Everything from the line containing "Turn this picture" to the last line of the records must be returned verbatim; nothing else belongs in the output.

— START OF Data shown —

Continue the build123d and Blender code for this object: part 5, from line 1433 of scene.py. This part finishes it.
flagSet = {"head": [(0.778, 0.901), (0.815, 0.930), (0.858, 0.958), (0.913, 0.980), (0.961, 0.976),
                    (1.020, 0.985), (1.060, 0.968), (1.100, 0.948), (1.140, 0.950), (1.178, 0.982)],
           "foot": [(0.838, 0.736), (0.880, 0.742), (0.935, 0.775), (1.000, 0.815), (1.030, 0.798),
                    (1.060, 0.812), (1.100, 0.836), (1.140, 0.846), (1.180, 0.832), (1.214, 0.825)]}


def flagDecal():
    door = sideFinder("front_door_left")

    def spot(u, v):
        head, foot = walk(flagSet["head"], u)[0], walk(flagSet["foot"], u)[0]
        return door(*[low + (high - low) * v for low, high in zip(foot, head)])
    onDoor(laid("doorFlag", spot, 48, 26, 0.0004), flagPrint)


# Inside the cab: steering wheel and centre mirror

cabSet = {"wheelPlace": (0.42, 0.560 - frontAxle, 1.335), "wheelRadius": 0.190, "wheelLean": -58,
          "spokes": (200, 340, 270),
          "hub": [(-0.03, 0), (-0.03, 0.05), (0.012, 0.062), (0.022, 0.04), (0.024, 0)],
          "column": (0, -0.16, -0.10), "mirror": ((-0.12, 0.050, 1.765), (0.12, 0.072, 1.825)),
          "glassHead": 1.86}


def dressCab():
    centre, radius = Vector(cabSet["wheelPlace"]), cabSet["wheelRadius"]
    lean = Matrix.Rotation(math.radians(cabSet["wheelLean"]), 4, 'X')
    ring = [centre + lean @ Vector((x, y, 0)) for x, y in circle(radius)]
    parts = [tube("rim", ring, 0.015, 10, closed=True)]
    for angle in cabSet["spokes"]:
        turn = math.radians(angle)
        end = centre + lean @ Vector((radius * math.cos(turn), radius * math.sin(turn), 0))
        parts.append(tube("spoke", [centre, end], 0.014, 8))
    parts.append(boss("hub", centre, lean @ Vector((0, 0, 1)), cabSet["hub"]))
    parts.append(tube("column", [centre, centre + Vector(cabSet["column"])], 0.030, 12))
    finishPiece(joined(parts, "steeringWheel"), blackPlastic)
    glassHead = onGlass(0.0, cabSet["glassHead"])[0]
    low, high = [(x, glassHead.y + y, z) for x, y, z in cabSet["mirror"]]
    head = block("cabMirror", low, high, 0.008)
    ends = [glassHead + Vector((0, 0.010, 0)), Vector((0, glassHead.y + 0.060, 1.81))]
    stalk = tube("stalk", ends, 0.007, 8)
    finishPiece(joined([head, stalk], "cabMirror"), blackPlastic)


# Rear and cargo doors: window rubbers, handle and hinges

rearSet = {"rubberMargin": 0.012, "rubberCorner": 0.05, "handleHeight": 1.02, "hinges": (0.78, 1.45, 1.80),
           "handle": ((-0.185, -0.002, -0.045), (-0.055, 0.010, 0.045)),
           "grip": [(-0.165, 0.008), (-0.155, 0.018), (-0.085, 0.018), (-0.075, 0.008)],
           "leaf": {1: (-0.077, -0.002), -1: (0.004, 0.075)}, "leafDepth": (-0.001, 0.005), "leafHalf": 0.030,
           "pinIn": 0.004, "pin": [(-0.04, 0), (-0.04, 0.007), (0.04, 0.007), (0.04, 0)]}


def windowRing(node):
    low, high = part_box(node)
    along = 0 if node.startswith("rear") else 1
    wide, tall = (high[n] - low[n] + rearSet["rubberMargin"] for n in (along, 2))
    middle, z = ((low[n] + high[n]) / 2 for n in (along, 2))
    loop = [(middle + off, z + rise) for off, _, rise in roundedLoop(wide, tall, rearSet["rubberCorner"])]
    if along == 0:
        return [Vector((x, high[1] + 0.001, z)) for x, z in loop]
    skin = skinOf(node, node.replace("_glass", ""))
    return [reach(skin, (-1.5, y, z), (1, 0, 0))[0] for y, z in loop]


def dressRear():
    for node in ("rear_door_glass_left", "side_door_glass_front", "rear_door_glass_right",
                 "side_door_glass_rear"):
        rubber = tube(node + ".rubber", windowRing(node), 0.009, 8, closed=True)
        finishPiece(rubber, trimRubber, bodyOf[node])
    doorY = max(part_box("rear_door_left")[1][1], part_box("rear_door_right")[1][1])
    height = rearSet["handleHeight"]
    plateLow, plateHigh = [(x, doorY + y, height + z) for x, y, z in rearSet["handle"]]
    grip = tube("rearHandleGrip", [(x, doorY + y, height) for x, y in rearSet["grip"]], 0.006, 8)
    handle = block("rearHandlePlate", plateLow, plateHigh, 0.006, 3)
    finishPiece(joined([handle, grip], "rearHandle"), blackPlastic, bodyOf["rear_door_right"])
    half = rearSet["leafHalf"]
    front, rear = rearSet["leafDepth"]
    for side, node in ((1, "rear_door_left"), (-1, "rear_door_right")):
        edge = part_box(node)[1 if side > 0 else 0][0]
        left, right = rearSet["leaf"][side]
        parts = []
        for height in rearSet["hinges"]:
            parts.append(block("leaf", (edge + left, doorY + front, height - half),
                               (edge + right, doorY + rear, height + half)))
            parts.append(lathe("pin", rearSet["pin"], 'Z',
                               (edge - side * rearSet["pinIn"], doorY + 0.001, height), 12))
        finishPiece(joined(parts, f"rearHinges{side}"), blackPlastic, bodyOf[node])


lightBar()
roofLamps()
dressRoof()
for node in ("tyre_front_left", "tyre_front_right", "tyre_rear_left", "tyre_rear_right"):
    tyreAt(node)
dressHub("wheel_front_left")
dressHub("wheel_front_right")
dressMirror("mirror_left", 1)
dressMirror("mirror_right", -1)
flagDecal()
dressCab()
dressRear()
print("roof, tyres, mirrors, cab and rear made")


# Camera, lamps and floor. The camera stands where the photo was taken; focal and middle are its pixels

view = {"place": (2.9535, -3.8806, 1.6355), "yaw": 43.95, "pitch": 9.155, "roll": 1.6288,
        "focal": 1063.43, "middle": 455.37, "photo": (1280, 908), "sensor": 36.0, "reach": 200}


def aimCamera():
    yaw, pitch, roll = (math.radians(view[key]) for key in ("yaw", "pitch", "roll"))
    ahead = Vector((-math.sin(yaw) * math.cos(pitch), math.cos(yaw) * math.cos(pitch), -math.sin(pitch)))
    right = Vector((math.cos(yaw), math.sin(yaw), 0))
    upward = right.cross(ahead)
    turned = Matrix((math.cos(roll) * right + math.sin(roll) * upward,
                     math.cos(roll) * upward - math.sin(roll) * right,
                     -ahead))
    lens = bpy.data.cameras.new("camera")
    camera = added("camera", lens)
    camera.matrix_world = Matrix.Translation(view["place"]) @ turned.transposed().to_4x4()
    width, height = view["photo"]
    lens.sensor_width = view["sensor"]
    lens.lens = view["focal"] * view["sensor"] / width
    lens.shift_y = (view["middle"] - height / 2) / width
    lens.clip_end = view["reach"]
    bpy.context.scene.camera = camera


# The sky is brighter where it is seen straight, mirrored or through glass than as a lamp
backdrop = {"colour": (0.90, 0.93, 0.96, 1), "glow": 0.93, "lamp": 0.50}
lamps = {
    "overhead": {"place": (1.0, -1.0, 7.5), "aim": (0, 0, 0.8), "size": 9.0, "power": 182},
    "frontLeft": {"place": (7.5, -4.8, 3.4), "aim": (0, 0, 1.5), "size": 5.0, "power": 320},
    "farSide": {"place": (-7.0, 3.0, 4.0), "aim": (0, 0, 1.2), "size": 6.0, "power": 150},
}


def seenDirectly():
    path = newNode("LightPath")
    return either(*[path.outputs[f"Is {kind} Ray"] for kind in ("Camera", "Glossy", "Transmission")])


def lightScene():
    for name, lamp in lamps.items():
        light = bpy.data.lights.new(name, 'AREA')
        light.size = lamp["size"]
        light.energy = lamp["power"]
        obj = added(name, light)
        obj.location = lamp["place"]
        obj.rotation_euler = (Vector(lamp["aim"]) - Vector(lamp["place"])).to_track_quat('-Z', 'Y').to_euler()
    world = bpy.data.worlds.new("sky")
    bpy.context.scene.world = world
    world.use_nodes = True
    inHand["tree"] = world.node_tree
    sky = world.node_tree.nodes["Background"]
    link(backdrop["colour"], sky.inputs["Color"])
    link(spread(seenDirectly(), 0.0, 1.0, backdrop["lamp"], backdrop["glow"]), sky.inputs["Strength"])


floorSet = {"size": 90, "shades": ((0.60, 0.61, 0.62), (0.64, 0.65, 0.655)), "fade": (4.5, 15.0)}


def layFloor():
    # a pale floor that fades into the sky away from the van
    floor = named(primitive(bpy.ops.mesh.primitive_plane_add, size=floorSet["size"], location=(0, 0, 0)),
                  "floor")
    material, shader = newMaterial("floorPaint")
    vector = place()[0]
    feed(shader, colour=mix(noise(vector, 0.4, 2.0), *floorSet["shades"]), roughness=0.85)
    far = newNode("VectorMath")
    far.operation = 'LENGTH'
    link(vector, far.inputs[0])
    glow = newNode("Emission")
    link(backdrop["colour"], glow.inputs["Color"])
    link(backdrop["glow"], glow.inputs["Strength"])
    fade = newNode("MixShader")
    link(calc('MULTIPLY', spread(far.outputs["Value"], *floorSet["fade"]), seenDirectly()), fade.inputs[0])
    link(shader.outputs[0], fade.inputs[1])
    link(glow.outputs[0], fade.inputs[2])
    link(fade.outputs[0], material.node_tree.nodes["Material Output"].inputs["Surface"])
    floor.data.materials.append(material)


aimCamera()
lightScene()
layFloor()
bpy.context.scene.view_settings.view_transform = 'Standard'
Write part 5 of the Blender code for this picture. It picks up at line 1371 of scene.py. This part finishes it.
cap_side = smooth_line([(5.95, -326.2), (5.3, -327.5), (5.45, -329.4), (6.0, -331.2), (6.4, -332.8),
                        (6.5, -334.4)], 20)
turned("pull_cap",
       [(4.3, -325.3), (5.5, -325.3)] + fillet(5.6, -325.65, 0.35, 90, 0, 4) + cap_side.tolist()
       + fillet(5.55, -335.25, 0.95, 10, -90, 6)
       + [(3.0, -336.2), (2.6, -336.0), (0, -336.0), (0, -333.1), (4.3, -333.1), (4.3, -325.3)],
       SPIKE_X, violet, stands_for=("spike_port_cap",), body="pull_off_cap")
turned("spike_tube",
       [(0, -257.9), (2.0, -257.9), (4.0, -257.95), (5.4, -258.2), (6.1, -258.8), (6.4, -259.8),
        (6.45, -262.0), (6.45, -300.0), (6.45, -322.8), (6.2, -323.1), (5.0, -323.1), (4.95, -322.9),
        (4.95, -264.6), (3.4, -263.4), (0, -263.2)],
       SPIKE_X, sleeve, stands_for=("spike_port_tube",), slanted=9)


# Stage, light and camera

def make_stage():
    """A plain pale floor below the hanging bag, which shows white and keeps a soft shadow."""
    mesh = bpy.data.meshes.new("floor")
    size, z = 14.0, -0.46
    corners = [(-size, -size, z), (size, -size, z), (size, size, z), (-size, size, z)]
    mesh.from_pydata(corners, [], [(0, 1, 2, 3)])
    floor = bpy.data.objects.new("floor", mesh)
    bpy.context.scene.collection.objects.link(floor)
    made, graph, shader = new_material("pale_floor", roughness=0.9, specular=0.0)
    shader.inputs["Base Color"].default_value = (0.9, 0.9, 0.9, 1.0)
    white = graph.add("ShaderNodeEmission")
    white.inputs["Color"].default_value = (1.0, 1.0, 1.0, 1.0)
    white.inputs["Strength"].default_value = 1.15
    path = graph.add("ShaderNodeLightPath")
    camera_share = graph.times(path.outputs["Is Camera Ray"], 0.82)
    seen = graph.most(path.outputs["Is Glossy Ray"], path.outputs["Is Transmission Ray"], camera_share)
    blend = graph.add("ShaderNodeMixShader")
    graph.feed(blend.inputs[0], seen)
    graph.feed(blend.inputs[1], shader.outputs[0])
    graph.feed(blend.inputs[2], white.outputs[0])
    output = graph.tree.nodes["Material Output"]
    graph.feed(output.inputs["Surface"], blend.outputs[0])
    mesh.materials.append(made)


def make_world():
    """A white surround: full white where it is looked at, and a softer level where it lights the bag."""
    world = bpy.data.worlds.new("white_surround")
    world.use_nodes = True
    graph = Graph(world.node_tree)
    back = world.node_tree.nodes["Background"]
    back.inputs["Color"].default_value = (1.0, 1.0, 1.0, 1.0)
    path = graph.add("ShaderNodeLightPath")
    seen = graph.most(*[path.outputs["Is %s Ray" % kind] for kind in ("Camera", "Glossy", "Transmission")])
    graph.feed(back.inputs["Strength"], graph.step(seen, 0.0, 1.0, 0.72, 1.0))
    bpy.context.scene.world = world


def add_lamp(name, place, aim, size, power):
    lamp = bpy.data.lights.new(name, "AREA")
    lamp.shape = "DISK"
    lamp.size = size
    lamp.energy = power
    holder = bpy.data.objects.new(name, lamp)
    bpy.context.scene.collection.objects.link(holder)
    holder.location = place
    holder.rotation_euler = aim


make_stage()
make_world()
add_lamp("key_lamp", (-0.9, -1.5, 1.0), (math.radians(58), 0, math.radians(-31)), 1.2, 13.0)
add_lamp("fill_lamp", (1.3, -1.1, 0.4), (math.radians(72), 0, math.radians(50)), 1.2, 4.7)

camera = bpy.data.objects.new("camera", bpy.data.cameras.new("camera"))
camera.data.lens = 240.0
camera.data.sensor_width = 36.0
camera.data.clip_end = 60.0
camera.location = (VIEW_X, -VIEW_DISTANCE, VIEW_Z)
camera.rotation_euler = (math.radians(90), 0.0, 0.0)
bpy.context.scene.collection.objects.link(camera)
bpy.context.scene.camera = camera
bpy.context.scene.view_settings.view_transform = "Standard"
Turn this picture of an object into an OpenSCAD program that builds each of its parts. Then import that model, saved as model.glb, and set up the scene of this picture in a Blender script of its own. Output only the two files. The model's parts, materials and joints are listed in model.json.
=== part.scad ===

— END OF Data shown —

- [Output for this exercise]
Turn this picture of an object into an OpenSCAD program that builds each of its parts. Then import that model, saved as model.glb, and set up the scene of this picture in a Blender script of its own. Output only the two files. The model's parts, materials and joints are listed in model.json.
=== part.scad ===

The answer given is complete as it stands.